Return every record verbatim.

— START OF Given data —

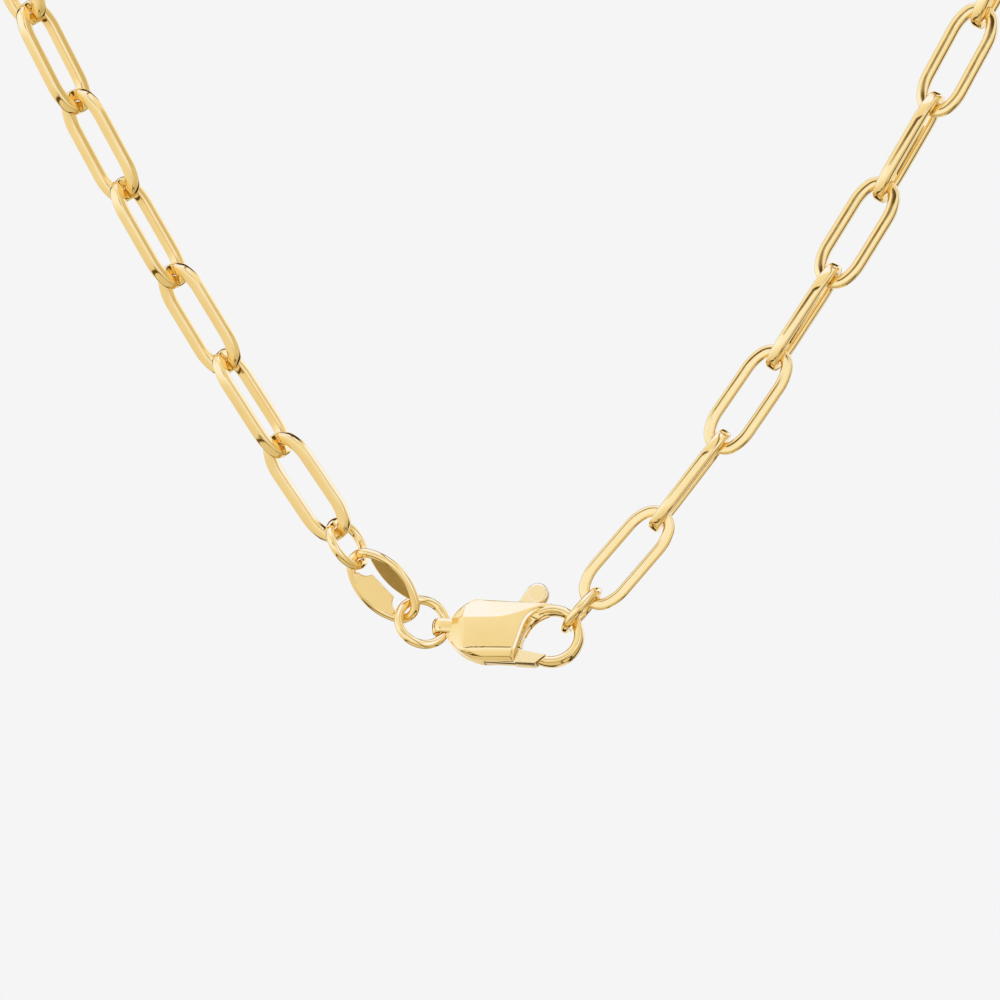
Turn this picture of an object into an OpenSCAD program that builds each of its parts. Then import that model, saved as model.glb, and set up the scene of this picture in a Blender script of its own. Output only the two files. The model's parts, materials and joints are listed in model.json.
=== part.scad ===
// Paperclip chain necklace: long oval links, a cut tag link, three jump rings and a lobster clasp.
// Millimetres, +Z up. The loop hangs in the XZ plane and is seen along +Y.
// The origin is where the loop rests on a neck, under the topmost link.

/* [Links] */
// Length of one link over its ends
link_l = 13.36; // [13.3:0.02:13.4]
// Width of one link
link_w = 5.3; // [5.2:0.05:5.4]
// Thickness of the link's square bar
bar = 1.24; // [1.2:0.01:1.24]
// Outer radius of a link's end
end_r = 2.3; // [2.28:0.01:2.34]
// Outer radius of a link's shoulder, between its straight side and its end
shoulder_r = 5.9; // [5.6:0.1:6.4]
// Radius of the slight crown on each face of the bar
crown_r = 3; // [2.6:0.1:4]
// Reach of the bar's rounded corners from its middle
corner_r = 0.75; // [0.72:0.01:0.77]

/* [Chain] */
// Play between two bars at a joint in the hanging strands
play = 0.22; // [0.2:0.01:0.24]
// Play between two bars at a joint round the neck
bend_play = 0.3; // [0.28:0.01:0.34]
// Number of links in the strand on the right
right_links = 8; // [7:1:8]
// Number of links in the strand on the left
left_links = 7; // [6:1:7]
// Number of links round the neck
neck_links = 25; // [25:1:26]

/* [Jump rings] */
// Middle diameter of a jump ring
ring_d = 5.3; // [5.2:0.05:5.4]
// Wire diameter of a jump ring
ring_wire = 1; // [0.9:0.02:1]

/* [Tag link] */
// Length of the tag link over its ends
tag_l = 9.7; // [9.6:0.05:9.8]
// Width of the tag link
tag_w = 5.9; // [5.6:0.1:6]
// Outer radius of the tag link's ends
tag_end_r = 2.1; // [2:0.05:2.2]
// Thickness of the tag link's round rim
tag_rim = 1; // [0.9:0.02:1]
// Thickness of the two flat plates inside the rim
tag_plate = 0.5; // [0.4:0.05:0.6]
// Width of the slit between the two plates
tag_slit = 0.66; // [0.6:0.02:0.7]
// Radius of the hole at each end of the slit
tag_hole_r = 1.3; // [1.25:0.01:1.35]

/* [Clasp] */
// Thickness of the clasp's housing
clasp_t = 3.2; // [3:0.1:3.4]
// Width of the slot between the housing's two cheeks
slot_t = 1.3; // [1.25:0.01:1.35]
// Thickness of the lever where it runs in the slot
lever_t = 1.1; // [1:0.01:1.1]
// Width of the lever's gate outside the slot
gate_t = 1.8; // [1.6:0.05:1.9]
// Middle radius of the hook
hook_r = 2.9; // [2.86:0.01:2.92]
// Thickness of the hook in the plane of its bend
hook_wire = 1.12; // [1.08:0.01:1.14]
// Width of the hook across that plane
hook_w = 1.9; // [1.8:0.05:2]
// Diameter of the pivot pin
pin_d = 0.8; // [0.7:0.02:0.9]
// Radial clearance of the lever's bore on the pin
pin_fit = 0.03; // [0.02:0.01:0.06]
// Radius of the lever's thumb tab
tab_r = 1.2; // [1.16:0.02:1.24]

/* [Hidden] */
$fn = 64;
strand_pitch = link_l - 2 * bar - play;
neck_pitch = link_l - 2 * bar - bend_play;
link_count = right_links + neck_links + left_links;
all_turn = 360;
quarter = 90;

// Where two bent pieces of one bar meet, one is a hair thinner and laps into the other
hair = 0.006;
lap = 0.06;
lap_angle = 1.5;

// Lowest joint of each strand, in the picture plane above the clasp's underside
right_start = [9.86, 0, 7.77];
left_start = [-17.85, 0, 14.99];

// Slope of each strand, columns: link from the bottom, degrees above the horizontal
right_slope = [[0, 49.3], [1, 52.5], [2, 55.5], [4, 58.3], [6, 61.5], [8, 64]];
left_slope = [[0, 56], [5, 63], [7, 65.5]];

// Turn of the links about their own length, columns: link along the chain, degrees;
// every other link is a quarter turn further on
link_turn = [[0, -5], [2, -12], [4, -17], [7, -18], [33, -45], [35, -52], [37, -55], [39, -62]];

// Directions and small helpers
function heading(a) = [cos(a), 0, sin(a)];
function unit(v) = v / norm(v);
function right_dir(i) = heading(lookup(i, right_slope));
function left_dir(i) = heading(180 - lookup(i, left_slope));
function mid(a, b) = (a + b) / 2;
function slope_of(v) = atan2(v[2], v[0]);

// Joints of the two strands, from the clasp upwards
right_joints = [for (i = 0, p = right_start; i <= right_links;
                     p = p + strand_pitch * right_dir(i), i = i + 1) p];
left_joints = [for (i = 0, p = left_start; i <= left_links;
                    p = p + strand_pitch * left_dir(i), i = i + 1) p];

// The links round the neck turn by the same angle at each joint, which closes the gap between
// the strands. The angle is halved towards its true value, because no formula gives it.
neck_chord = left_joints[left_links] - right_joints[right_links];
function chord_of(a) = neck_pitch * sin(neck_links * a / 2) / sin(a / 2);
function solve_turn(low, high, steps) = steps == 0 ? mid(low, high)
    : chord_of(mid(low, high)) > norm(neck_chord) ? solve_turn(mid(low, high), high, steps - 1)
    : solve_turn(low, mid(low, high), steps - 1);
neck_turn = solve_turn(all_turn / 2 / neck_links, all_turn / neck_links, 40);
neck_start = slope_of(neck_chord) - (neck_links - 1) * neck_turn / 2;
function neck_dir(i) = heading(neck_start + i * neck_turn);
neck_joints = [for (i = 0, p = right_joints[right_links]; i <= neck_links;
                    p = p + neck_pitch * neck_dir(i), i = i + 1) p];

// Every joint in order: up the right strand, round the neck and down the left strand
joints = concat(right_joints, [for (i = [1 : neck_links]) neck_joints[i]],
                [for (i = [left_links - 1 : -1 : 0]) left_joints[i]]);
function link_mid(k) = mid(joints[k], joints[k + 1]);
function link_slope(k) = slope_of(joints[k + 1] - joints[k]);
function link_roll(k) = lookup(k, link_turn) + quarter * (k % 2);
function link_name(k) = str("link_", k < 9 ? "0" : "", k + 1);

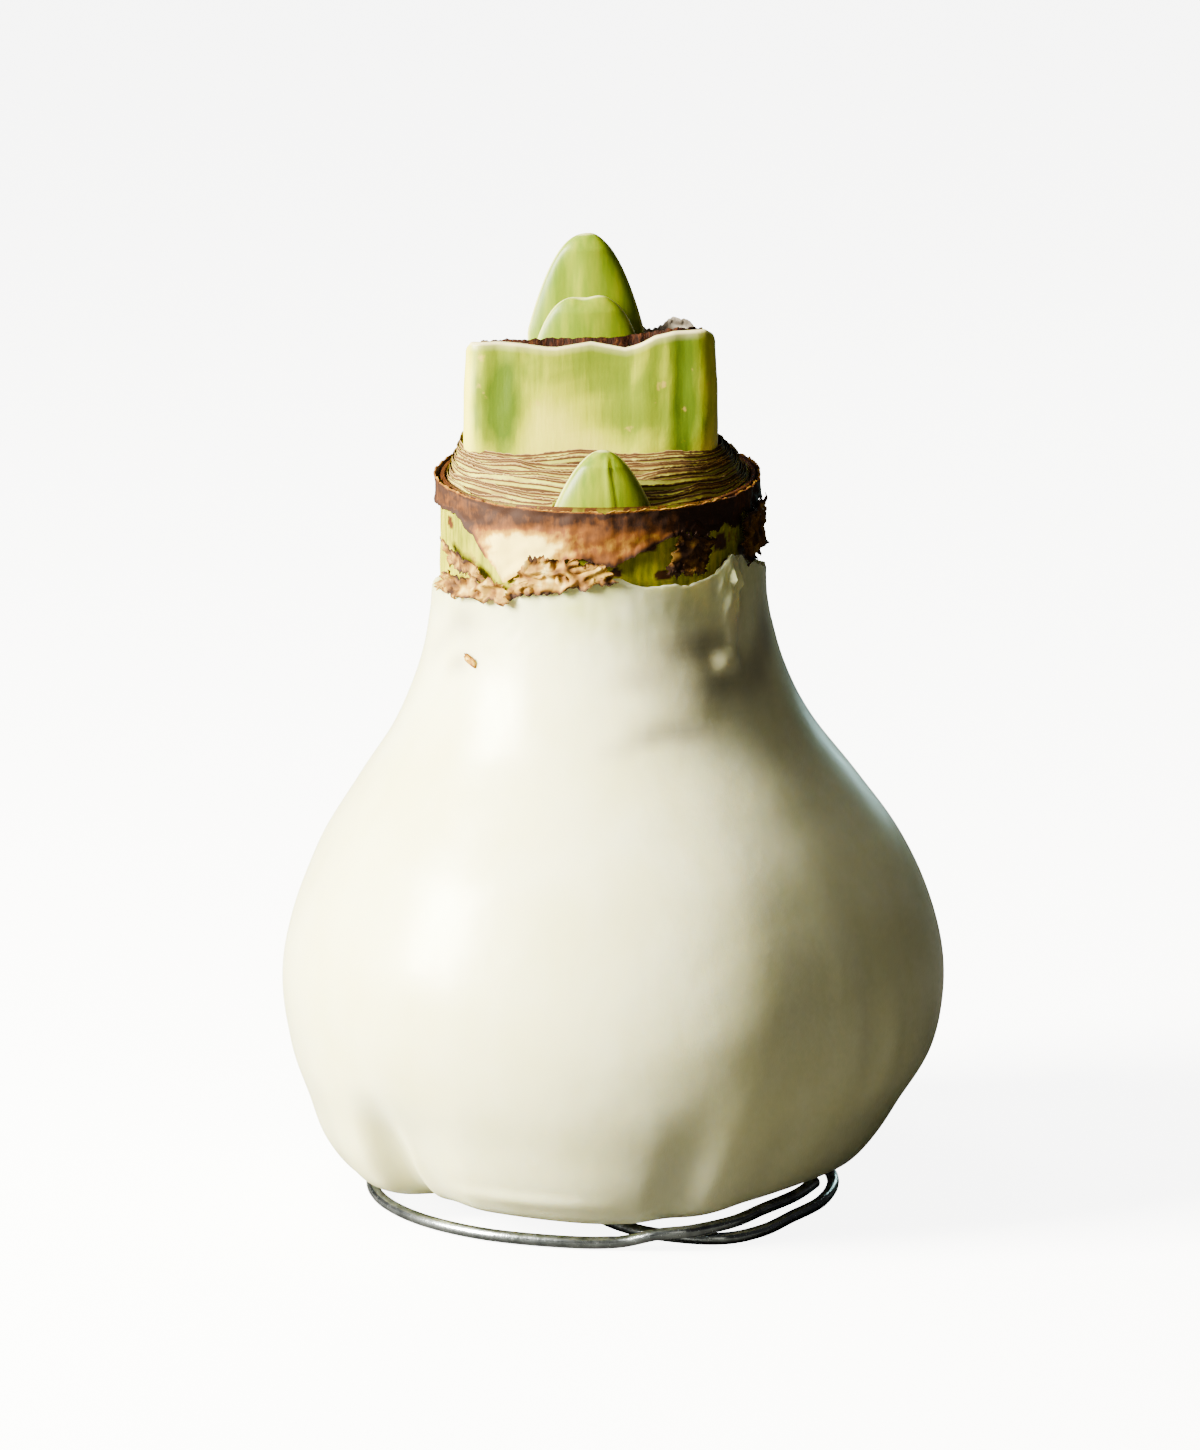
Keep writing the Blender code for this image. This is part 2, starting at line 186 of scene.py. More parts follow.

— END OF Given data —

* Reply to the task
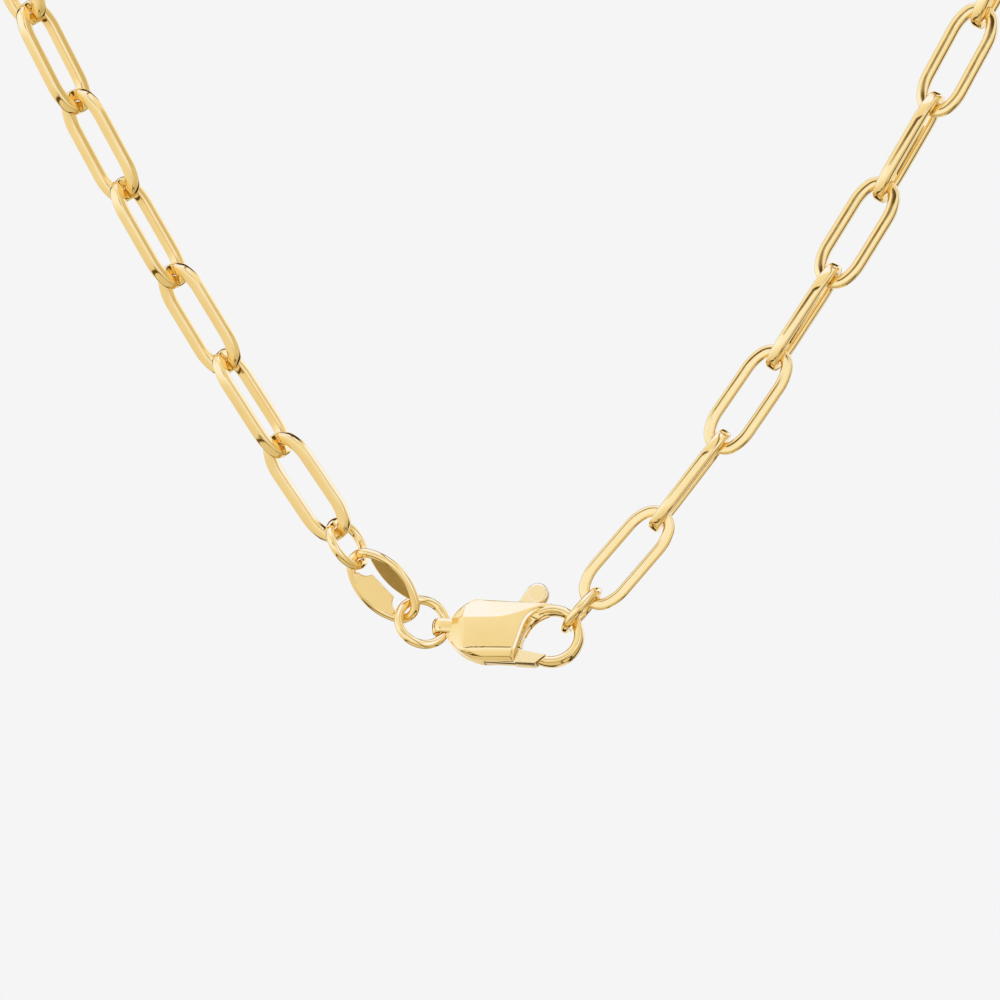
Turn this picture of an object into an OpenSCAD program that builds each of its parts. Then import that model, saved as model.glb, and set up the scene of this picture in a Blender script of its own. Output only the two files. The model's parts, materials and joints are listed in model.json.
=== part.scad ===
// Paperclip chain necklace: long oval links, a cut tag link, three jump rings and a lobster clasp.
// Millimetres, +Z up. The loop hangs in the XZ plane and is seen along +Y.
// The origin is where the loop rests on a neck, under the topmost link.

/* [Links] */
// Length of one link over its ends
link_l = 13.36; // [13.3:0.02:13.4]
// Width of one link
link_w = 5.3; // [5.2:0.05:5.4]
// Thickness of the link's square bar
bar = 1.24; // [1.2:0.01:1.24]
// Outer radius of a link's end
end_r = 2.3; // [2.28:0.01:2.34]
// Outer radius of a link's shoulder, between its straight side and its end
shoulder_r = 5.9; // [5.6:0.1:6.4]
// Radius of the slight crown on each face of the bar
crown_r = 3; // [2.6:0.1:4]
// Reach of the bar's rounded corners from its middle
corner_r = 0.75; // [0.72:0.01:0.77]

/* [Chain] */
// Play between two bars at a joint in the hanging strands
play = 0.22; // [0.2:0.01:0.24]
// Play between two bars at a joint round the neck
bend_play = 0.3; // [0.28:0.01:0.34]
// Number of links in the strand on the right
right_links = 8; // [7:1:8]
// Number of links in the strand on the left
left_links = 7; // [6:1:7]
// Number of links round the neck
neck_links = 25; // [25:1:26]

/* [Jump rings] */
// Middle diameter of a jump ring
ring_d = 5.3; // [5.2:0.05:5.4]
// Wire diameter of a jump ring
ring_wire = 1; // [0.9:0.02:1]

/* [Tag link] */
// Length of the tag link over its ends
tag_l = 9.7; // [9.6:0.05:9.8]
// Width of the tag link
tag_w = 5.9; // [5.6:0.1:6]
// Outer radius of the tag link's ends
tag_end_r = 2.1; // [2:0.05:2.2]
// Thickness of the tag link's round rim
tag_rim = 1; // [0.9:0.02:1]
// Thickness of the two flat plates inside the rim
tag_plate = 0.5; // [0.4:0.05:0.6]
// Width of the slit between the two plates
tag_slit = 0.66; // [0.6:0.02:0.7]
// Radius of the hole at each end of the slit
tag_hole_r = 1.3; // [1.25:0.01:1.35]

/* [Clasp] */
// Thickness of the clasp's housing
clasp_t = 3.2; // [3:0.1:3.4]
// Width of the slot between the housing's two cheeks
slot_t = 1.3; // [1.25:0.01:1.35]
// Thickness of the lever where it runs in the slot
lever_t = 1.1; // [1:0.01:1.1]
// Width of the lever's gate outside the slot
gate_t = 1.8; // [1.6:0.05:1.9]
// Middle radius of the hook
hook_r = 2.9; // [2.86:0.01:2.92]
// Thickness of the hook in the plane of its bend
hook_wire = 1.12; // [1.08:0.01:1.14]
// Width of the hook across that plane
hook_w = 1.9; // [1.8:0.05:2]
// Diameter of the pivot pin
pin_d = 0.8; // [0.7:0.02:0.9]
// Radial clearance of the lever's bore on the pin
pin_fit = 0.03; // [0.02:0.01:0.06]
// Radius of the lever's thumb tab
tab_r = 1.2; // [1.16:0.02:1.24]

/* [Hidden] */
$fn = 64;
strand_pitch = link_l - 2 * bar - play;
neck_pitch = link_l - 2 * bar - bend_play;
link_count = right_links + neck_links + left_links;
all_turn = 360;
quarter = 90;

// Where two bent pieces of one bar meet, one is a hair thinner and laps into the other
hair = 0.006;
lap = 0.06;
lap_angle = 1.5;

// Lowest joint of each strand, in the picture plane above the clasp's underside
right_start = [9.86, 0, 7.77];
left_start = [-17.85, 0, 14.99];

// Slope of each strand, columns: link from the bottom, degrees above the horizontal
right_slope = [[0, 49.3], [1, 52.5], [2, 55.5], [4, 58.3], [6, 61.5], [8, 64]];
left_slope = [[0, 56], [5, 63], [7, 65.5]];

// Turn of the links about their own length, columns: link along the chain, degrees;
// every other link is a quarter turn further on
link_turn = [[0, -5], [2, -12], [4, -17], [7, -18], [33, -45], [35, -52], [37, -55], [39, -62]];

// Directions and small helpers
function heading(a) = [cos(a), 0, sin(a)];
function unit(v) = v / norm(v);
function right_dir(i) = heading(lookup(i, right_slope));
function left_dir(i) = heading(180 - lookup(i, left_slope));
function mid(a, b) = (a + b) / 2;
function slope_of(v) = atan2(v[2], v[0]);

// Joints of the two strands, from the clasp upwards
right_joints = [for (i = 0, p = right_start; i <= right_links;
                     p = p + strand_pitch * right_dir(i), i = i + 1) p];
left_joints = [for (i = 0, p = left_start; i <= left_links;
                    p = p + strand_pitch * left_dir(i), i = i + 1) p];

// The links round the neck turn by the same angle at each joint, which closes the gap between
// the strands. The angle is halved towards its true value, because no formula gives it.
neck_chord = left_joints[left_links] - right_joints[right_links];
function chord_of(a) = neck_pitch * sin(neck_links * a / 2) / sin(a / 2);
function solve_turn(low, high, steps) = steps == 0 ? mid(low, high)
    : chord_of(mid(low, high)) > norm(neck_chord) ? solve_turn(mid(low, high), high, steps - 1)
    : solve_turn(low, mid(low, high), steps - 1);
neck_turn = solve_turn(all_turn / 2 / neck_links, all_turn / neck_links, 40);
neck_start = slope_of(neck_chord) - (neck_links - 1) * neck_turn / 2;
function neck_dir(i) = heading(neck_start + i * neck_turn);
neck_joints = [for (i = 0, p = right_joints[right_links]; i <= neck_links;
                    p = p + neck_pitch * neck_dir(i), i = i + 1) p];

// Every joint in order: up the right strand, round the neck and down the left strand
joints = concat(right_joints, [for (i = [1 : neck_links]) neck_joints[i]],
                [for (i = [left_links - 1 : -1 : 0]) left_joints[i]]);
function link_mid(k) = mid(joints[k], joints[k + 1]);
function link_slope(k) = slope_of(joints[k + 1] - joints[k]);
function link_roll(k) = lookup(k, link_turn) + quarter * (k % 2);
function link_name(k) = str("link_", k < 9 ? "0" : "", k + 1);

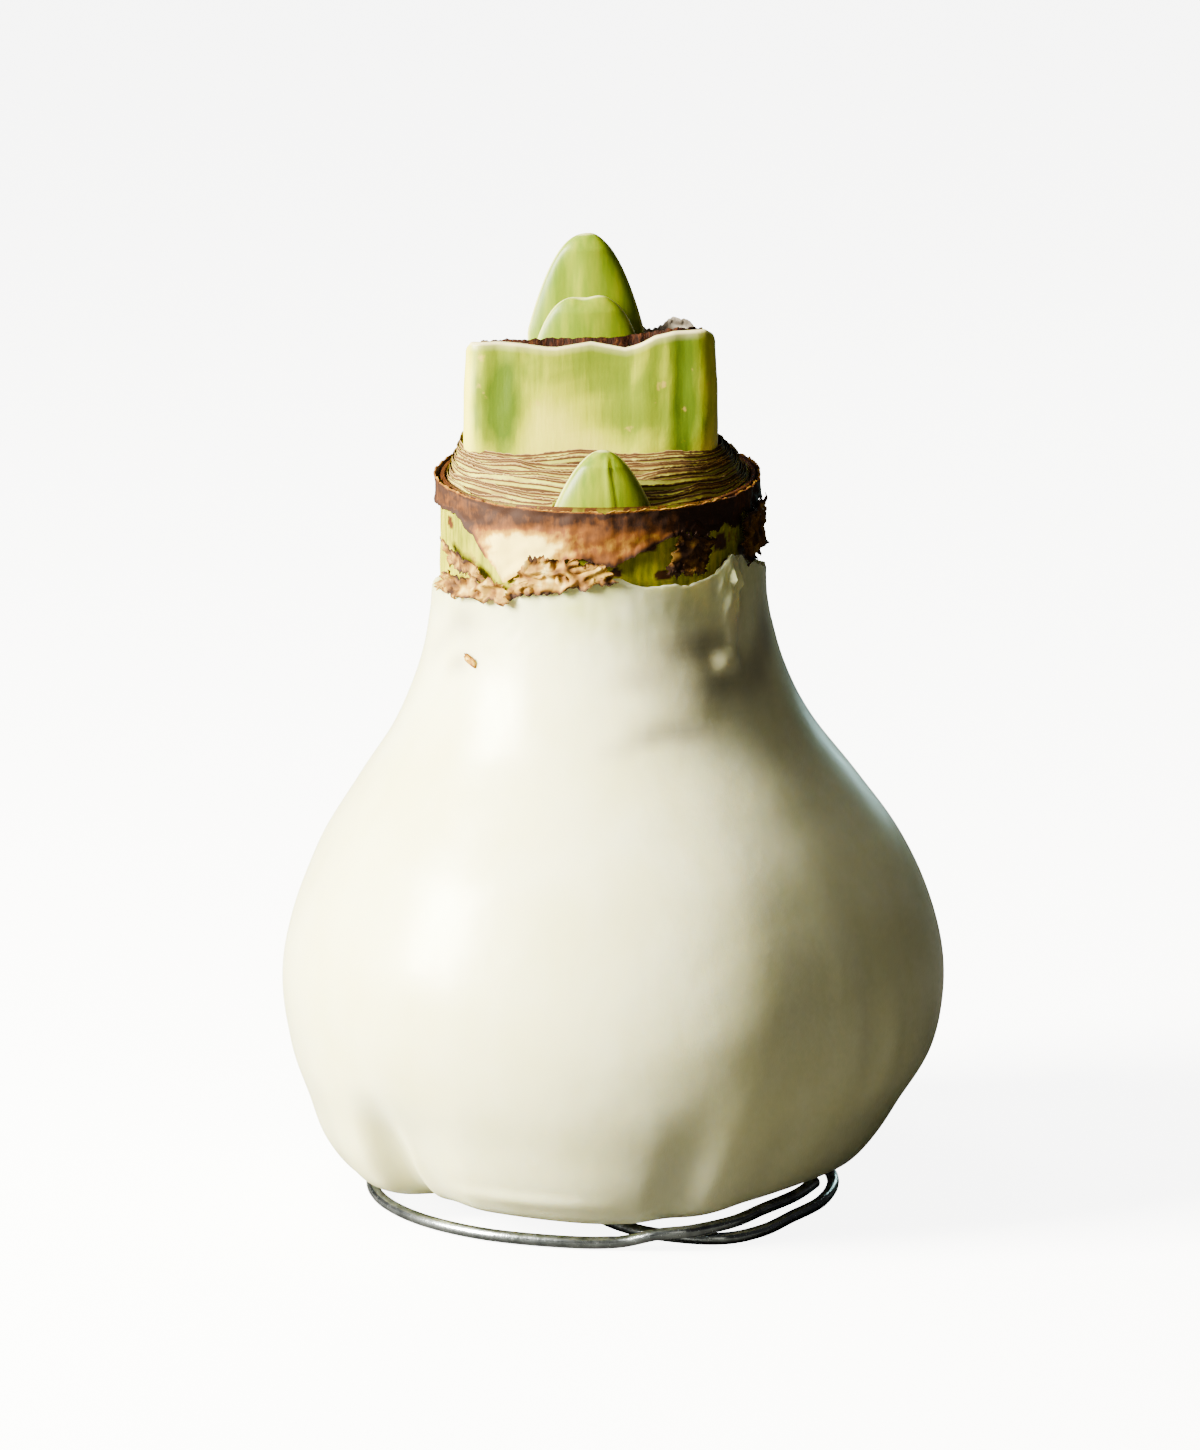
Keep writing the Blender code for this image. This is part 2, starting at line 186 of scene.py. More parts follow.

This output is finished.